Brand’s lawyer, John Galligan, said outside the courtroom that “everything that was done was done in order to perform his mission.. I’m greatly disturbed a young soldier like Brand who, responding to his country’s call, does what he thinks is right and we turn around and place him on the criminal docket.”

( A copy of the original NYT article about the abuse by military
soldiers. A NYT followup on the military investigation is reprinted here).
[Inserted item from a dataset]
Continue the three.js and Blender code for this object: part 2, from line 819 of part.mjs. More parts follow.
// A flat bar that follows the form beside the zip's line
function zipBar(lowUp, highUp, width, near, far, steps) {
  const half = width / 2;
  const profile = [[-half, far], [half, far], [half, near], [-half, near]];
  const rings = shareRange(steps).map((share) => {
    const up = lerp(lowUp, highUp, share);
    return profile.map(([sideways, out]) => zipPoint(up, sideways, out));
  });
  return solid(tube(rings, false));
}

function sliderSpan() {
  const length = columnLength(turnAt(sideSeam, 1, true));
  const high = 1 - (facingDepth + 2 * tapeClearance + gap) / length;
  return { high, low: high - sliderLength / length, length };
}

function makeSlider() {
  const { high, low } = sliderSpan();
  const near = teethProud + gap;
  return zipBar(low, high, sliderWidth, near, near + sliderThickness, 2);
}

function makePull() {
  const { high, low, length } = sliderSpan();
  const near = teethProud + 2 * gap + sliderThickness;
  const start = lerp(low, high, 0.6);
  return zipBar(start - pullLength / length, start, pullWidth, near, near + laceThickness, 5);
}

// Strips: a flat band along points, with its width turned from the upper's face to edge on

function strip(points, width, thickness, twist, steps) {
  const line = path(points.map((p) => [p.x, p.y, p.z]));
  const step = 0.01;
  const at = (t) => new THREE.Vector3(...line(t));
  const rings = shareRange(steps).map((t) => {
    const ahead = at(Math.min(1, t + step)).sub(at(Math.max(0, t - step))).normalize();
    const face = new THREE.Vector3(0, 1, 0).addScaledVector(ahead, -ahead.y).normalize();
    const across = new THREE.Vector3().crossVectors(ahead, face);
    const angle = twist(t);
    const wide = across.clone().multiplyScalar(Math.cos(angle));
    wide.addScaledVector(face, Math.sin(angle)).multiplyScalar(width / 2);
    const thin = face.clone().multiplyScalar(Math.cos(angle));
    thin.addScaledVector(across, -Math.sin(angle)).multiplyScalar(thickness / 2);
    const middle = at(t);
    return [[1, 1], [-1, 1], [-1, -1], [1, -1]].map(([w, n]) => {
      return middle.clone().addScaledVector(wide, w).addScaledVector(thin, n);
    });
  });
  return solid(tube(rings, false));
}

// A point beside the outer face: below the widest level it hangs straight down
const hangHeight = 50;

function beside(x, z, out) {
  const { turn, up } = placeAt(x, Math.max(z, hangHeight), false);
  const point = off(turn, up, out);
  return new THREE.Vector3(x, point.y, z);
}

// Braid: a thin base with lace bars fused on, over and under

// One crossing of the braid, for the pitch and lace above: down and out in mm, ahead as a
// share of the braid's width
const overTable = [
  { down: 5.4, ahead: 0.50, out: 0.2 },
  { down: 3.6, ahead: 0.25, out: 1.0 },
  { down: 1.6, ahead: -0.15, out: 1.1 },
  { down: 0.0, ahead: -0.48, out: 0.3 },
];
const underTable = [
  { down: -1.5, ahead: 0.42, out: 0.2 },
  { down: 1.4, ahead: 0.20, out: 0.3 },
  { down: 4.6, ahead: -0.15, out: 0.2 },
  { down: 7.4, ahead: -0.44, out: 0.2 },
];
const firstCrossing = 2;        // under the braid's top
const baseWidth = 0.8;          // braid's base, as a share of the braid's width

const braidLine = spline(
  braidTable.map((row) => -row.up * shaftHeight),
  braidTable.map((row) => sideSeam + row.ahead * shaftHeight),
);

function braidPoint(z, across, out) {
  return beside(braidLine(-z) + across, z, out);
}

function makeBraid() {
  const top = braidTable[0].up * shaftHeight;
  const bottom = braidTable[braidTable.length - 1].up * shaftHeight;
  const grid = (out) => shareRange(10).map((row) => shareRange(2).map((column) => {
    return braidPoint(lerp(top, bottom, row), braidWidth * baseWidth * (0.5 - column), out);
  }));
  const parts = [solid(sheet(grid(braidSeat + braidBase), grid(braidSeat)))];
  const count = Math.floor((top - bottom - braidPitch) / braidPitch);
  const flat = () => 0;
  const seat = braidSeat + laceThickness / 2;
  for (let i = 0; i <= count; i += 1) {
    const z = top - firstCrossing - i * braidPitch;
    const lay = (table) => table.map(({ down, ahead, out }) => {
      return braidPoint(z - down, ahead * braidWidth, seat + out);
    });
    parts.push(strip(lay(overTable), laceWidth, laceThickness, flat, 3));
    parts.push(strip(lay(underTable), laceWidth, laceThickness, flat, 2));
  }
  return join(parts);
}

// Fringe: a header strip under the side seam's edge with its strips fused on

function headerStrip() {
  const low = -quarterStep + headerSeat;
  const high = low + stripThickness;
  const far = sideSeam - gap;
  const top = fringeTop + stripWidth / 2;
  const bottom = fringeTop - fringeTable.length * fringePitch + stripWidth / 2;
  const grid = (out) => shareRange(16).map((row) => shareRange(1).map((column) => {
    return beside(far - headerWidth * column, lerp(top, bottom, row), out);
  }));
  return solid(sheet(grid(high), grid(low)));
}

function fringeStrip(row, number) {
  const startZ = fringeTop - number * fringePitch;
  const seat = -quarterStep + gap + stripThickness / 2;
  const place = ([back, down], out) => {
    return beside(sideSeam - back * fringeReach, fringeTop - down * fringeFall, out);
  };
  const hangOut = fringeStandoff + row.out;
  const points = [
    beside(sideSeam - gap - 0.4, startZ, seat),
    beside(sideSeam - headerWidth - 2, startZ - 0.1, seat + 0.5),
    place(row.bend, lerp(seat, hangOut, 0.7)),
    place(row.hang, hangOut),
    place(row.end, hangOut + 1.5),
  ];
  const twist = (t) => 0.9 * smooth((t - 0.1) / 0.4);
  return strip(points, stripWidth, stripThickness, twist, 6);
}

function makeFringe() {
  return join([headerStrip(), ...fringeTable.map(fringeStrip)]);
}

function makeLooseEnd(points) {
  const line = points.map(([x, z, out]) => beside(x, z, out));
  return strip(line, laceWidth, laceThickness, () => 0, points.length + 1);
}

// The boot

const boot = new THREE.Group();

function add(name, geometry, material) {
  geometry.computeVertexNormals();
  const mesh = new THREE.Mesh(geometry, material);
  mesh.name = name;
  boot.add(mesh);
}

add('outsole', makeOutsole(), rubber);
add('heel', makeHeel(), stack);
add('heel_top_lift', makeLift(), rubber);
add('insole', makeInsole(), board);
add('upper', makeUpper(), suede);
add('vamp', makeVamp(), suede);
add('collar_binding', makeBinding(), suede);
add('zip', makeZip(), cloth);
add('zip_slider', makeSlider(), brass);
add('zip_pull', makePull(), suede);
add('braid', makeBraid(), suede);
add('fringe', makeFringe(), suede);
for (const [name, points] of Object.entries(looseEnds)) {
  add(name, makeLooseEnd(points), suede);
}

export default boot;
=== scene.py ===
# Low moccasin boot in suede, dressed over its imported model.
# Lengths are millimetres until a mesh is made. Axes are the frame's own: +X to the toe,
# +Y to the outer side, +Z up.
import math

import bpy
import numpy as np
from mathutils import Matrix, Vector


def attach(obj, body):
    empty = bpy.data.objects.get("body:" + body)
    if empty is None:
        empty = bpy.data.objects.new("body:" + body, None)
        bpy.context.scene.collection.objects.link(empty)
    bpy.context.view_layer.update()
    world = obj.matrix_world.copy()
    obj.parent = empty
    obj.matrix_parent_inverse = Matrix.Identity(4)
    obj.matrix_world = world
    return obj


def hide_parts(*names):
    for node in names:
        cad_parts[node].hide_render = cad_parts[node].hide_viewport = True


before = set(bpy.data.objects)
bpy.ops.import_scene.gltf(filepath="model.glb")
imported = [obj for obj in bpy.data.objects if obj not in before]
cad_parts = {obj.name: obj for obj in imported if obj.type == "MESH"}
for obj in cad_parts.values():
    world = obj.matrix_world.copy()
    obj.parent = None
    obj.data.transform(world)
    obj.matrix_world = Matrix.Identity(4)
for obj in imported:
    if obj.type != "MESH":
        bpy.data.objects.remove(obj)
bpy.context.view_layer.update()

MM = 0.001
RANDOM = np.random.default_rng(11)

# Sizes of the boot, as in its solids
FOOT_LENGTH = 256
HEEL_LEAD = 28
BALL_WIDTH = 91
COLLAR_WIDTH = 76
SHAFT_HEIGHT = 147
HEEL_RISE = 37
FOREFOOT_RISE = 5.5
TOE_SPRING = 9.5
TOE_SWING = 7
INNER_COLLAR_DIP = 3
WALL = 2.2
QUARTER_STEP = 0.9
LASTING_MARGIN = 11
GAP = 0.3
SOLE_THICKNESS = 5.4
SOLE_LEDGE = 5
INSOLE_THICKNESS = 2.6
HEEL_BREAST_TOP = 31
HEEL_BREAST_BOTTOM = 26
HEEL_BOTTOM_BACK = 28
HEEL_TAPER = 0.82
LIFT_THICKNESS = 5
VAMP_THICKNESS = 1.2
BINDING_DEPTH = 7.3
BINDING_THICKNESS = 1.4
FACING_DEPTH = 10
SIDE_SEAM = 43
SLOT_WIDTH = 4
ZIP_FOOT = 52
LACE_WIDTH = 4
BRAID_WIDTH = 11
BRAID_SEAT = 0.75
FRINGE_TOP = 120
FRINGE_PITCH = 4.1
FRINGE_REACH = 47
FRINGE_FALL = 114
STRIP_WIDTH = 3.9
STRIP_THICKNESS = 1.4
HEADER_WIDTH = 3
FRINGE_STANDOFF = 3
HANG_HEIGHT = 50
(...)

In the last week, the main culprits have pled guilty to lesser offenses. According to wikipedia , Here’s what a military jury in Texas gives you if you torture a prisoner:

Spc. Brian E. Cammack
Crime: Abuse
Sentence: Three months in prison, and a bad-conduct discharge.

Pfc. Willie Brand
Crime: Assault, maltreatment, maiming and making a false official statement.
Sentence: A reduction in rank and pay to a private.
Admitted to assaulting Dilawar over 30 times in the legs.

Sgt. Selena Salcedo
Crime: Assault, maltreatment, maiming and making a false official statement.
Sentence: A reduction in rank and pay to a private.

Spc. Joshua Claus
Crime: Dereliction of duty and assault
Sentence: Demoted, given a letter of reprimand and ordered to forfeit $250 a month for four months.

Spc. Glendale Walls
Crime: Dereliction of duty and assault
Sentence: Two months in prison, reduced in rank and pay and a bad-conduct discharge.
Admitted to pushing Dilawar against a wall. He also admitted doing nothing to prevent other soldiers at the US base at Bagram from abusing him.